SOCIAL MEDIA

Many recommend that writers maintain a presence on social media as a way to promote themselves and their work. Sometimes, too, it is seen as a way of supporting other writers. Facebook, blogging, twitter, Pinterest, Instagram. Do these and other methods of online communication foster genuine social interaction? After active participation for a decade, I am inclined to say: Usually not.

A peer from my MFA program first urged me to begin a blog because I was depressed as a result of life events, and I was not writing. For years after, I routinely posted links to my blog essays on FB. Many people clicked “like”, but by reviewing the stats on my blog, I knew almost no one was actually clicking the link, much less reading my blog. I was active on FB each day, but now less often. I wrote 1000 essays for myself online. Then I stopped, and I returned to the page.

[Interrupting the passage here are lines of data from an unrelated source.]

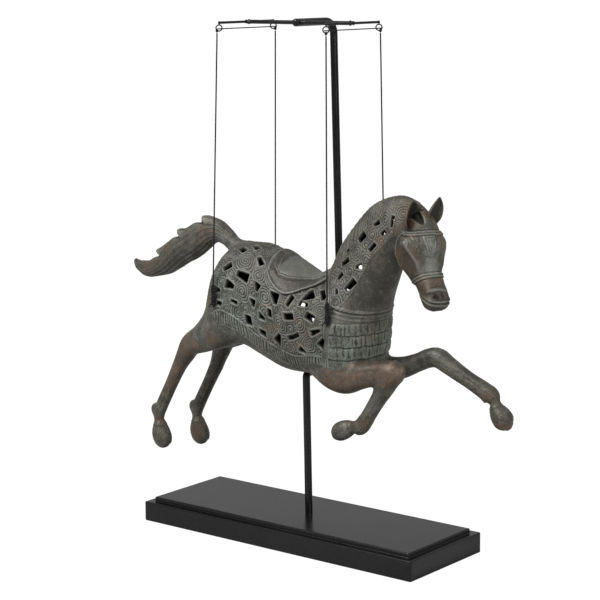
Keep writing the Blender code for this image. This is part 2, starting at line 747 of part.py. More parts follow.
def lump(name, middle, profile):
    """A wound knot: a turned body whose radius follows (height, radius) pairs."""
    turn = np.arange(8) * 2 * math.pi / 8
    rings = [
        np.column_stack(
            (
                middle[0] + radius * np.cos(turn),
                middle[1] + radius * np.sin(turn),
                np.full(8, middle[2] + height),
            )
        )
        for height, radius in profile
    ]
    item = closed_loft(np.array(rings), name, "hanging_horse")
    item.hide_render = False
    item.display_type = "TEXTURED"
    item.data.materials[0] = paint("black_cord")
    return item


def make_cord(place, side):
    """One ring with its knot, its cord and the knot at the horse."""
    bar_x = REAR_X if place == "rear" else FRONT_X
    end = f"{place}_{'left' if side > 0 else 'right'}"
    hitch = HITCHES[end]
    ring = ring_middle(bar_x, side)
    ring_mesh(f"ring_{end}", ring, RING_WIRE, "black_steel")
    turn, swing = math.radians(RING_TURN), math.radians(SWINGS[end])
    away = np.array((math.cos(turn) * math.sin(swing), math.sin(turn) * math.sin(swing), 0.0))
    bottom = ring + away * RING_RADIUS - (0.0, 0.0, RING_RADIUS * math.cos(swing))
    size = RING_KNOT_RADIUS
    heights = (0.85, 0.6, 0.15, -0.6, -1.2, -1.6)
    widths = (0.35, 0.75, 1.0, 1.0, 0.75, 0.35)
    profile = [(h * size, w * size) for h, w in zip(heights, widths)]
    knot = lump(f"ring_knot_{end}", bottom, profile)
    cut_by(knot, ring_mesh(f"ring_room_{end}", ring, RING_WIRE + GAP, "black_steel", "cutters"))
    foot = np.array((hitch[0], side * hitch[1], hitch[2]))
    top = bottom - (0.0, 0.0, 1.6 * size + GAP)
    heights = np.array((0.0, 0.06, 0.2, 0.36, 0.46, 0.62, 0.8, 0.93, 1.0)) * -KNOT_LENGTH
    widths = np.array((0.35, 0.75, 1.0, 0.85, 0.72, 0.95, 1.0, 0.7, 0.3)) * KNOT_RADIUS
    lump(f"hitch_{end}", foot, list(zip(heights, widths)))
    steps = 40
    route = [top + (foot + (0.0, 0.0, GAP) - top) * k / steps for k in range(steps + 1)]
    tube(f"cord_{end}", route, CORD_RADIUS, 2, "black_cord")


def make_tie(place):
    bar_x = REAR_X if place == "rear" else FRONT_X
    z = ring_middle(bar_x, 1)[2] - TIE_DROP
    ends = (-BAR_HALF_WIDTH - 2.0, BAR_HALF_WIDTH + TIE_TAIL)
    route = [(bar_x, y, z) for y in np.linspace(*ends, 32)]
    tube(f"tie_{place}", route, TIE_RADIUS, 2, "black_cord")


def main():
    for item in list(bpy.data.objects):
        bpy.data.objects.remove(item)
    make_plinth()
    make_post()
    make_bars()
    for place in ("rear", "front"):
        for side in (-1, 1):
            make_cord(place, side)
        make_tie(place)
    make_horse()


if __name__ == "__main__":
    main()
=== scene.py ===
# %% [markdown]
# A cast metal horse, pierced all over, hangs by four cords from a black steel stand. The packed
# CAD model is the fixed frame: it gives every size and place, and this script gives every surface
# its finish. The first cell loads that frame. Tables here are in millimetres, which suit a
# figurine of this size, and MM turns them into metres where a mesh is made.

import math

import bpy
import numpy as np
from mathutils import Matrix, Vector
from numpy.linalg import norm


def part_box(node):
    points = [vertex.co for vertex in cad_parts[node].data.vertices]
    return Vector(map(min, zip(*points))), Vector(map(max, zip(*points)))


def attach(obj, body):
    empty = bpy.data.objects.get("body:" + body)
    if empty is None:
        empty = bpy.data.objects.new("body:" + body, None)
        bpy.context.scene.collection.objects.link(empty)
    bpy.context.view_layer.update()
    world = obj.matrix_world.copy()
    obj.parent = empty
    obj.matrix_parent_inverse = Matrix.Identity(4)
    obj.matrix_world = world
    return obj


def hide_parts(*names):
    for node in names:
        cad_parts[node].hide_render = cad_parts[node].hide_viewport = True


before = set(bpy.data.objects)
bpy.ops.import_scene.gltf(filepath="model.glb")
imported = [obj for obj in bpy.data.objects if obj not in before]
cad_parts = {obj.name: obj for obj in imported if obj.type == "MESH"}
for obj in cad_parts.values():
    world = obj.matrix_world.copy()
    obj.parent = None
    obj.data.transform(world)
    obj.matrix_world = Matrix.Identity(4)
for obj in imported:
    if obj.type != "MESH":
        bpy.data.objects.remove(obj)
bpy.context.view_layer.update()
MM = 0.001
print("nodes in the frame:", len(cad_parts))

# %% [markdown]
# The camera stands where the photographer stood: to the horse's right and in front of it, a little
# above the back. Its turn is given as a yaw, a pitch and a small roll, and its three axes follow
# from them, so no target or constraint is needed. The picture is square, 600 pixels wide, so the
# focal length in pixels gives the lens for a 36 mm sensor.

# %% Camera at the photograph's view
IMAGE_SIDE = 600
FOCAL_PIXELS = 1898.7
SENSOR = 36.0
CAMERA_PLACE = (1.35993, -1.71202, 0.66748)
CAMERA_YAW = 38.6497
CAMERA_PITCH = 9.8997
CAMERA_ROLL = -0.4297


def camera_axes(yaw, pitch, roll):
    """Right, up and forward of a level camera turned by yaw, dipped by pitch, then rolled."""
    yaw, pitch, roll = np.radians((yaw, pitch, roll))
    level = np.array((math.cos(yaw), math.sin(yaw), 0.0))
    dip = math.cos(pitch)
    forward = np.array((-math.sin(yaw) * dip, math.cos(yaw) * dip, -math.sin(pitch)))
    upright = np.cross(level, forward)
    right = math.cos(roll) * level + math.sin(roll) * upright
    up = math.cos(roll) * upright - math.sin(roll) * level
    return right, up, forward


def linked_object(name, data):
    item = bpy.data.objects.new(name, data)
    bpy.context.scene.collection.objects.link(item)
    return item


def set_down(item, place, right, up, back):
    """Puts a camera or lamp at a place, turned so that it looks against its axis back."""
    turn = Matrix(np.column_stack((right, up, back)).tolist()).to_4x4()
    item.matrix_world = Matrix.Translation(place) @ turn


lens = bpy.data.cameras.new("camera")
lens.sensor_width = SENSOR
lens.lens = FOCAL_PIXELS * SENSOR / IMAGE_SIDE
lens.clip_end = 200.0
camera = linked_object("camera", lens)
right, up, forward = camera_axes(CAMERA_YAW, CAMERA_PITCH, CAMERA_ROLL)
set_down(camera, CAMERA_PLACE, right, up, -forward)
bpy.context.scene.camera = camera
print("camera lens in mm:", round(lens.lens, 2))

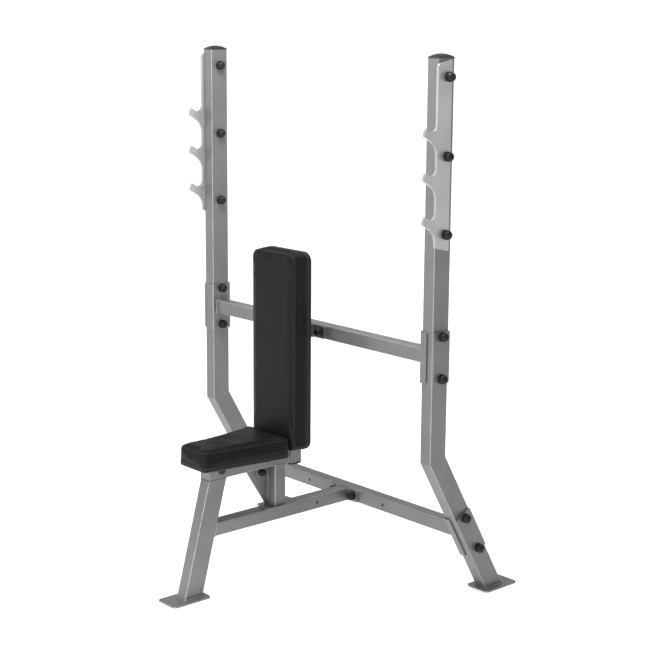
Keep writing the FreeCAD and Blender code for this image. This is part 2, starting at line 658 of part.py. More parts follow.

My reviews on Goodreads took some of the weight off my need to correspond. I find that most of the people who have friended me read only YA rather than the more demanding books I choose. In fact, most do not read at all. They listen to audio books. Since I live in an isolated rural community, I hunger for writing peers. I do not find them there.

This new WordPress blog has only one essay, written just the other day. I have not bothered posting a link on FB because I know few will look at it even if I do. Author Allison K. Williams has something to say about good literary citizenship, and it mostly does not involve social media. I am grateful to FB for reconnecting me to people in my past, but I am less certain how, or if, social media supports me or anyone else as a writer.

Periodically, I suppose, I must reconsider.